A pair of smaller works in her favorite material is spiffier. Utah Nevada Concrete Ripple Wave (Magenta) and Hawaii California Ripple Wave (Blue) have a sensual rhythm, the curving s shapes moving across the wall like gyrating hips wrapped in a sarong. Her technique for striating concrete and coloring it, as seen in earlier works such as Kauai Concrete Ripple (2015) and Utah Canyons Concrete Ripple Tondo (2016), makes the surfaces more like terra cotta roof tile than the pedestrian stuff of parking lots and walkways.

To believe that one could merge the smooth, image-laden surface of a photograph with the rough, sandiness of cement or the flat chill of steel is the sort of impure thought that fueled arte povera and artists from other schools in the 1960s and ‘70s, who took delight in mixing genres that had no previous business affiliating. Wilson is one of many younger artists to have revived this disrespectful attitude, and one of the best.

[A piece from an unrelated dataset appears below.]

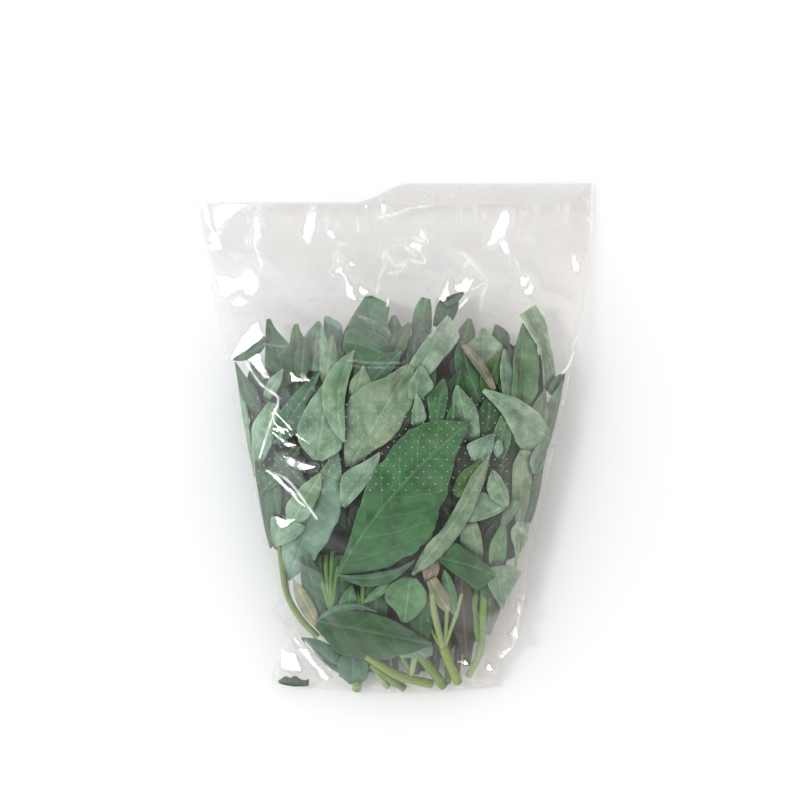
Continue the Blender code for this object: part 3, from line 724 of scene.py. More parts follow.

I’m not sure what she gains, though, by limiting herself to sunrises and sunsets—and other clichés or nondescript scenery—in sifting through the photographic stockpile. To the extent that they are statements about the despoiled condition of the modern landscape, her pieces about U.S. National Parks can be too literal. That nature has been denatured, fenced off, groomed and tailored to suit the whims of humankind is a philosophic banality that doesn’t need to be duplicated by banal imagery. True, she must be wary that the photograph doesn’t overwhelm the viewer with associations that detract from the physicality of her sculpture. But incorporating a wider repertoire of nature or weather scenes (marshland? tornados? hurricanes? lightning storms?) or perhaps even drawing on urban life (leafy streets? bridges over rivers?) might be a direction worth traveling.

Collector’s POV: The works in this show range in price from $6500 to $45000, based on size; all are unique. Wilson’s works have little secondary market history at this point, so gallery retail likely remains the best option for those collectors interested in following up.